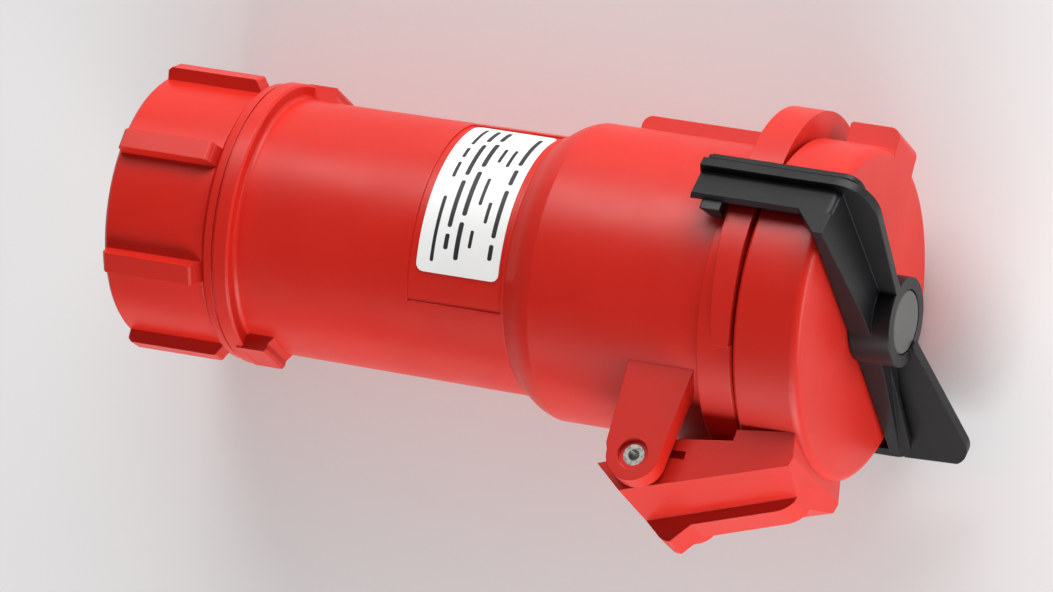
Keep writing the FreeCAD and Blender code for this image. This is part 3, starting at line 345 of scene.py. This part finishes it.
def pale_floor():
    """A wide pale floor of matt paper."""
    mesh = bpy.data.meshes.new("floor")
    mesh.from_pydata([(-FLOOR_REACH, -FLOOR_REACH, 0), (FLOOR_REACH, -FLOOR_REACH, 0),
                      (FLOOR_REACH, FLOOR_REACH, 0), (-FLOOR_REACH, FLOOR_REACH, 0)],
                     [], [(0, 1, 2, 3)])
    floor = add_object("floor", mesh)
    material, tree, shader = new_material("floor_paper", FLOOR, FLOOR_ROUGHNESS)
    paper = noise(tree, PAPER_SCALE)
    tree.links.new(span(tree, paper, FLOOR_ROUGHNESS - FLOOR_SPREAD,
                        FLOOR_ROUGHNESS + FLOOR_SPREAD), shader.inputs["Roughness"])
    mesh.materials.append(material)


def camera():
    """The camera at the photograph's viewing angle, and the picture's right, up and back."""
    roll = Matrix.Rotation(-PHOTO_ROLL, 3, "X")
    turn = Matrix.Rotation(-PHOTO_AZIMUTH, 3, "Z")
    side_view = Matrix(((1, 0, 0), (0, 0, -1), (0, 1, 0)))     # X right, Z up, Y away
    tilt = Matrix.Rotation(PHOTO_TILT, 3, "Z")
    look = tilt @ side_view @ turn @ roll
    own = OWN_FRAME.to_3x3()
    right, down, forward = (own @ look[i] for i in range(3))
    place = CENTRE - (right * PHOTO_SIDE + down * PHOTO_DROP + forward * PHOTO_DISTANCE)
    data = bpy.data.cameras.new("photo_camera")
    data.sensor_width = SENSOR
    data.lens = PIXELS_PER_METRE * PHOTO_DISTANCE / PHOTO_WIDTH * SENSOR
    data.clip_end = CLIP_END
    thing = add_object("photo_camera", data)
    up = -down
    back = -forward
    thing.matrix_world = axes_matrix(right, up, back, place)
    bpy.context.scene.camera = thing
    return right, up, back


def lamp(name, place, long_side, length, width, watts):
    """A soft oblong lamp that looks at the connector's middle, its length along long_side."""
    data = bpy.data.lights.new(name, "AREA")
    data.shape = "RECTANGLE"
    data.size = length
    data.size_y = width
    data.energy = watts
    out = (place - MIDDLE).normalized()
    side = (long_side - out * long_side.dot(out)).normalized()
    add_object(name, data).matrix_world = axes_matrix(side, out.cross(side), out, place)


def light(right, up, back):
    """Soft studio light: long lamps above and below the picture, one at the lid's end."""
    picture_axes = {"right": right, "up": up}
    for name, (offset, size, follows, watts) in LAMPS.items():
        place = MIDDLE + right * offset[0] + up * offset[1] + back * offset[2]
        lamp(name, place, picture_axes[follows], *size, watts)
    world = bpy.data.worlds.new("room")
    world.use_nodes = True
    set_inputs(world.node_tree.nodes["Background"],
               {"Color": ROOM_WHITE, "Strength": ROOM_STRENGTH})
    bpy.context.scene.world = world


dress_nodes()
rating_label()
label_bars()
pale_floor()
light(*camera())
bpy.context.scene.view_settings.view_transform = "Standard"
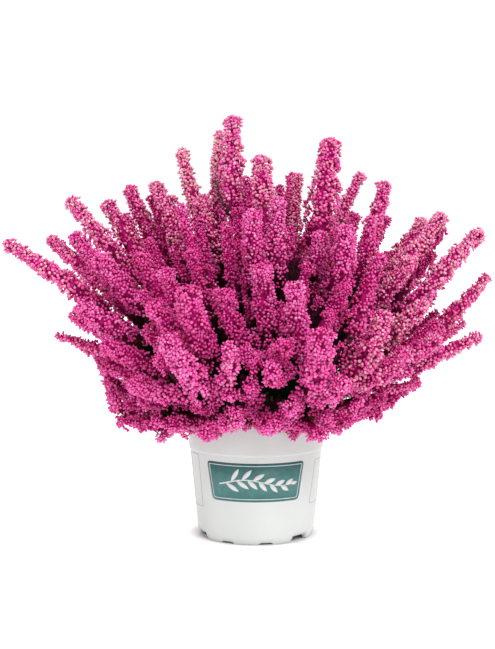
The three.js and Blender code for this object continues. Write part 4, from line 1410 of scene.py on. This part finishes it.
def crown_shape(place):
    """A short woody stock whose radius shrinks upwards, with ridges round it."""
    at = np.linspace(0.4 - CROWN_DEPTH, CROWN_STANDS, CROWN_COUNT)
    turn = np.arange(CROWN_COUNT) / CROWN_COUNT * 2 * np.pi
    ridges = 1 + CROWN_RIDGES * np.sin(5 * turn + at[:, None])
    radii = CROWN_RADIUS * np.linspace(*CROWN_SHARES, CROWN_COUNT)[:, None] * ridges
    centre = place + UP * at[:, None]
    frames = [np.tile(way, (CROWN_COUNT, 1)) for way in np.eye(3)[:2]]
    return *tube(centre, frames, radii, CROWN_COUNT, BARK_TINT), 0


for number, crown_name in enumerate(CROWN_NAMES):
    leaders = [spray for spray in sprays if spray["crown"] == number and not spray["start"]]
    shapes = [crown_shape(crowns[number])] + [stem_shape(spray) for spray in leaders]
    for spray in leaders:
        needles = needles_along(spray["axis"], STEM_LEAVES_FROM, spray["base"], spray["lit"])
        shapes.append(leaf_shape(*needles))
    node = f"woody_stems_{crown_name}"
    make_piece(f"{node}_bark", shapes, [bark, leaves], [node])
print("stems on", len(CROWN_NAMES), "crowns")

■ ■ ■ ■

What the task requires: Restate every record exactly, leaving nothing out.

Output of the task:
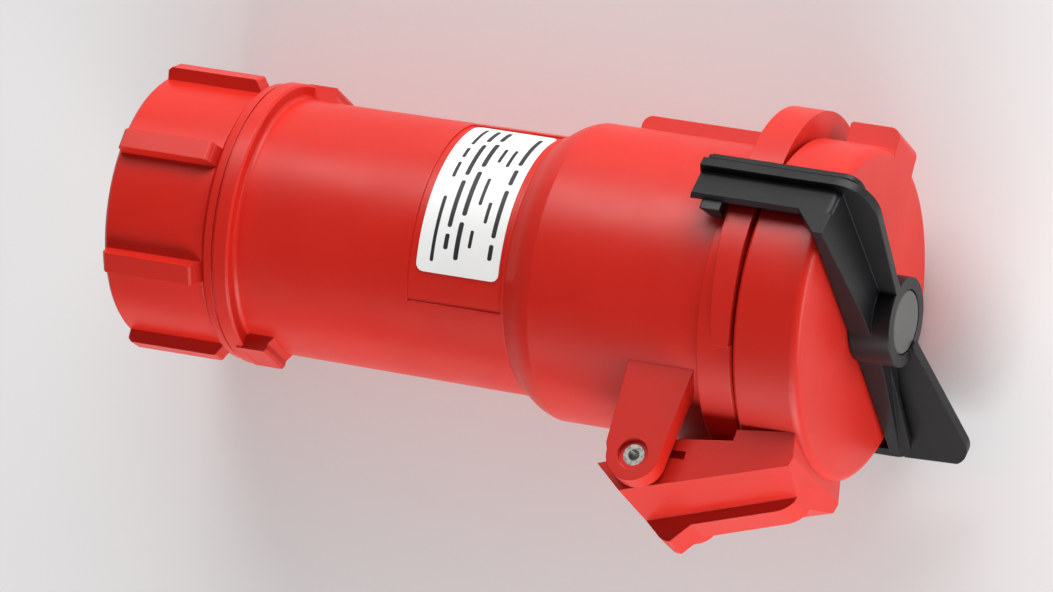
Keep writing the FreeCAD and Blender code for this image. This is part 3, starting at line 345 of scene.py. This part finishes it.
def pale_floor():
    """A wide pale floor of matt paper."""
    mesh = bpy.data.meshes.new("floor")
    mesh.from_pydata([(-FLOOR_REACH, -FLOOR_REACH, 0), (FLOOR_REACH, -FLOOR_REACH, 0),
                      (FLOOR_REACH, FLOOR_REACH, 0), (-FLOOR_REACH, FLOOR_REACH, 0)],
                     [], [(0, 1, 2, 3)])
    floor = add_object("floor", mesh)
    material, tree, shader = new_material("floor_paper", FLOOR, FLOOR_ROUGHNESS)
    paper = noise(tree, PAPER_SCALE)
    tree.links.new(span(tree, paper, FLOOR_ROUGHNESS - FLOOR_SPREAD,
                        FLOOR_ROUGHNESS + FLOOR_SPREAD), shader.inputs["Roughness"])
    mesh.materials.append(material)


def camera():
    """The camera at the photograph's viewing angle, and the picture's right, up and back."""
    roll = Matrix.Rotation(-PHOTO_ROLL, 3, "X")
    turn = Matrix.Rotation(-PHOTO_AZIMUTH, 3, "Z")
    side_view = Matrix(((1, 0, 0), (0, 0, -1), (0, 1, 0)))     # X right, Z up, Y away
    tilt = Matrix.Rotation(PHOTO_TILT, 3, "Z")
    look = tilt @ side_view @ turn @ roll
    own = OWN_FRAME.to_3x3()
    right, down, forward = (own @ look[i] for i in range(3))
    place = CENTRE - (right * PHOTO_SIDE + down * PHOTO_DROP + forward * PHOTO_DISTANCE)
    data = bpy.data.cameras.new("photo_camera")
    data.sensor_width = SENSOR
    data.lens = PIXELS_PER_METRE * PHOTO_DISTANCE / PHOTO_WIDTH * SENSOR
    data.clip_end = CLIP_END
    thing = add_object("photo_camera", data)
    up = -down
    back = -forward
    thing.matrix_world = axes_matrix(right, up, back, place)
    bpy.context.scene.camera = thing
    return right, up, back


def lamp(name, place, long_side, length, width, watts):
    """A soft oblong lamp that looks at the connector's middle, its length along long_side."""
    data = bpy.data.lights.new(name, "AREA")
    data.shape = "RECTANGLE"
    data.size = length
    data.size_y = width
    data.energy = watts
    out = (place - MIDDLE).normalized()
    side = (long_side - out * long_side.dot(out)).normalized()
    add_object(name, data).matrix_world = axes_matrix(side, out.cross(side), out, place)


def light(right, up, back):
    """Soft studio light: long lamps above and below the picture, one at the lid's end."""
    picture_axes = {"right": right, "up": up}
    for name, (offset, size, follows, watts) in LAMPS.items():
        place = MIDDLE + right * offset[0] + up * offset[1] + back * offset[2]
        lamp(name, place, picture_axes[follows], *size, watts)
    world = bpy.data.worlds.new("room")
    world.use_nodes = True
    set_inputs(world.node_tree.nodes["Background"],
               {"Color": ROOM_WHITE, "Strength": ROOM_STRENGTH})
    bpy.context.scene.world = world


dress_nodes()
rating_label()
label_bars()
pale_floor()
light(*camera())
bpy.context.scene.view_settings.view_transform = "Standard"
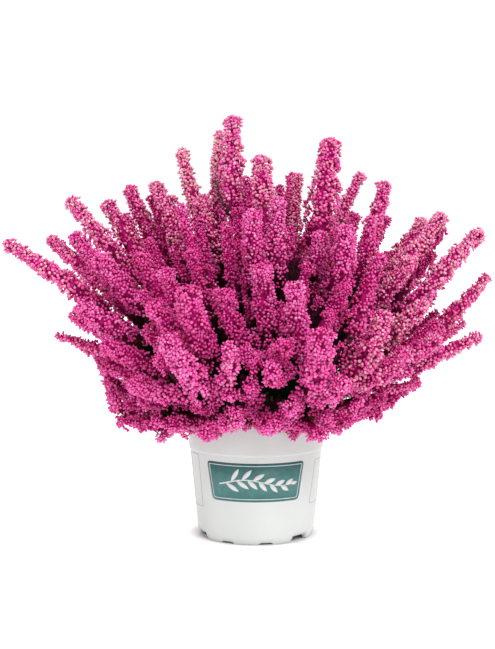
The three.js and Blender code for this object continues. Write part 4, from line 1410 of scene.py on. This part finishes it.
def crown_shape(place):
    """A short woody stock whose radius shrinks upwards, with ridges round it."""
    at = np.linspace(0.4 - CROWN_DEPTH, CROWN_STANDS, CROWN_COUNT)
    turn = np.arange(CROWN_COUNT) / CROWN_COUNT * 2 * np.pi
    ridges = 1 + CROWN_RIDGES * np.sin(5 * turn + at[:, None])
    radii = CROWN_RADIUS * np.linspace(*CROWN_SHARES, CROWN_COUNT)[:, None] * ridges
    centre = place + UP * at[:, None]
    frames = [np.tile(way, (CROWN_COUNT, 1)) for way in np.eye(3)[:2]]
    return *tube(centre, frames, radii, CROWN_COUNT, BARK_TINT), 0


for number, crown_name in enumerate(CROWN_NAMES):
    leaders = [spray for spray in sprays if spray["crown"] == number and not spray["start"]]
    shapes = [crown_shape(crowns[number])] + [stem_shape(spray) for spray in leaders]
    for spray in leaders:
        needles = needles_along(spray["axis"], STEM_LEAVES_FROM, spray["base"], spray["lit"])
        shapes.append(leaf_shape(*needles))
    node = f"woody_stems_{crown_name}"
    make_piece(f"{node}_bark", shapes, [bark, leaves], [node])
print("stems on", len(CROWN_NAMES), "crowns")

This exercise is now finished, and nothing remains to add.